§ Short exercise
Identify the lines that contain the word "FreeCAD" and copy each one.

§ Information supplied
══════════════════════════════
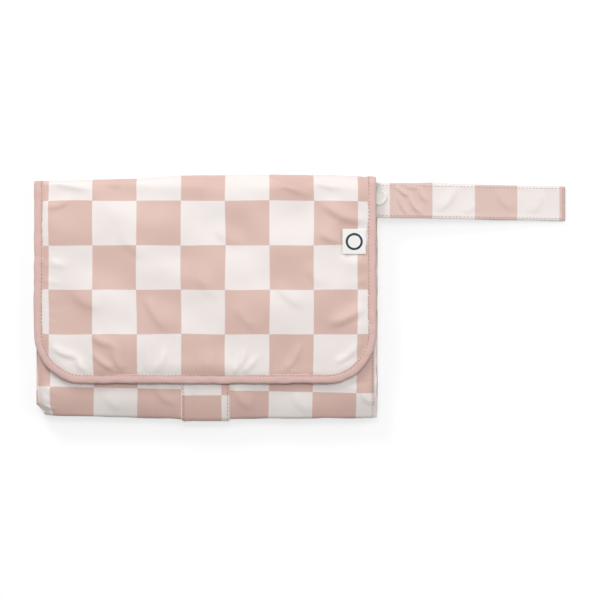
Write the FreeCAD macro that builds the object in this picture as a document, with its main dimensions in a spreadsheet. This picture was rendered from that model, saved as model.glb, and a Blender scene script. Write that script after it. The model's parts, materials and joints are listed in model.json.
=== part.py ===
"""Folding changing pad: a padded clutch with a flap, a mat folded behind it and a wrist strap.

The pad lies on its back, folded, as it is stored. +Z points away from the surface that it lies on,
+Y to the edge that the flap hangs from and +X to the wrist strap. The origin is the middle of the
back face. Every fold of the cloth is a half ring about the line that its two panels turn about.
"""
import FreeCAD, Part
import Sketcher
import math
import os
import re

# Driving sizes in millimetres: alias, value, what it is.
SIZES = [
    ("pad_width", 331.0, "Width of the folded panels"),
    ("pad_height", 240.0, "Height of the folded pad over its folds"),
    ("cover", 0.6, "Thickness of the coated cover cloth"),
    ("foam", 3.4, "Thickness of the foam in a mat panel"),
    ("leaf_gap", 0.4, "Free gap between folded panels"),
    ("hinge_gap", 0.5, "From a fold line to the stiff edge of its panel"),
    ("fold_wall", 1.2, "Thickness of the cloth that goes round a fold"),
    ("fold_ease", 0.2, "How far a fold stays inside the faces that it joins"),
    ("bound_edge", 4.0, "Width of the bound side edges of a mat panel"),
    ("end_length", 110.0, "Length of the end panel from its fold line"),
    ("end_inset", 2.5, "How much narrower the end panel is on each side"),
    ("pocket_depth", 7.0, "Space inside the storage pocket"),
    ("mouth_drop", 54.0, "From the pad's top edge down to the pocket's mouth"),
    ("pocket_lining", 0.5, "Thickness of the pocket's lining"),
    ("pocket_batting", 1.0, "Thickness of the pocket's batting"),
    ("pocket_cloth", 0.8, "Thickness of the pocket's outer cloth"),
    ("pocket_inset", 3.0, "How far the pocket's front ends inside the pad's right-hand edge"),
    ("pocket_lip", 10.0, "Seam allowance of the pocket's bottom on the back panel"),
    ("hem_width", 2.8, "Width of the hem at the pocket's right-hand side"),
    ("mesh_rise", 17.0, "From the pad's bottom edge up to the mesh pocket's seam"),
    ("mesh_height", 123.0, "Height of the mesh pocket"),
    ("mesh_inset", 20.5, "From the pad's side edge to the mesh pocket"),
    ("mesh_wall", 0.4, "Thickness of the mesh"),
    ("mesh_tape", 8.0, "Width of the tape on the mesh pocket's edge"),
    ("band_width", 46.8, "Width of the centre band on the pocket's front"),
    ("band_middle", -1.2, "Place of the centre band's middle across the pad"),
    ("band_drop", 84.0, "From the pad's top edge down to the centre band's upper end"),
    ("band_wall", 1.2, "Thickness of the centre band"),
    ("tape_width", 38.0, "Width of the hook and loop tapes"),
    ("tape_height", 40.0, "Height of the hook and loop tapes"),
    ("tape_rise", 54.0, "From the pad's bottom edge up to the tapes"),
    ("tape_wall", 0.8, "Thickness of each tape"),
    ("tape_gap", 0.3, "Free gap between the hooks and the loops"),
    ("flap_shift", 1.5, "How far the flap hangs to the left of the pad's middle"),
    ("flap_rise", 37.0, "From the pad's bottom edge up to the flap's lower edge"),
    ("flap_corner", 48.0, "Radius of the flap's lower corners"),
    ("flap_lining", 0.5, "Thickness of the flap's lining"),
    ("flap_batting", 2.4, "Thickness of the flap's batting"),
    ("binding_width", 9.5, "Width of the flap's binding"),
    ("binding_proud", 0.3, "How far the binding stands proud of the flap"),
    ("label_width", 22.8, "Width of the side label"),
    ("label_height", 24.5, "Height of the side label"),
    ("label_drop", 78.2, "From the pad's top edge down to the side label's lower edge"),
    ("label_wall", 0.8, "Thickness of the folded side label"),
    ("label_gap", 0.3, "Free gap under the side label"),
    ("strap_width", 34.0, "Width of the wrist strap"),
    ("strap_inset", 10.4, "From the pad's top edge down to the wrist strap"),
    ("strap_wall", 1.2, "Thickness of each layer of the wrist strap"),
    ("strap_space", 2.2, "Space between the wrist strap's two layers"),
    ("strap_stand", 12.0, "From the pad's side edge to the line that the strap swings about"),
    ("strap_reach", 170.0, "Length of the wrist strap from that line to its far fold"),
    ("strap_rest", 0.2, "Free gap under the strap's far fold"),
    ("strap_ease", 0.3, "Free gap between the strap's bends and its stiff layers"),
    ("strap_seat", 0.3, "Free gap under the strap's sewn root"),
    ("root_length", 27.3, "Length of the strap's sewn root"),
    ("tip_length", 19.3, "Length of the strap's free tip"),
    ("bend_ease", 0.2, "From the strap's bend line to its root and tip"),
    ("cap_radius", 7.6, "Radius of the snap's cap"),
    ("cap_height", 1.8, "Height of the snap's cap"),
    ("cap_round", 1.2, "Rounding of the cap's rim"),
    ("snap_ease", 0.8, "Free gap between the snap's cap and the strap's bends"),
    ("snap_rise", 4.4, "Height of the snap above the strap's middle"),
    ("post_radius", 1.2, "Radius of the post that joins cap and stud"),
    ("stud_radius", 2.0, "Radius of the snap's stud"),
    ("stud_short", 0.4, "How much shorter the stud is than its socket"),
    ("socket_radius", 5.6, "Outside radius of the snap's socket"),
    ("socket_gap", 0.2, "Free gap between the socket and the strap's tip"),
    ("stud_clearance", 0.4, "Radial gap between stud and socket"),
]
ALIASES = {alias for alias, _, _ in SIZES}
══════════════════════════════
§ Output for this task
Write the FreeCAD macro that builds the object in this picture as a document, with its main dimensions in a spreadsheet. This picture was rendered from that model, saved as model.glb, and a Blender scene script. Write that script after it. The model's parts, materials and joints are listed in model.json.
import FreeCAD, Part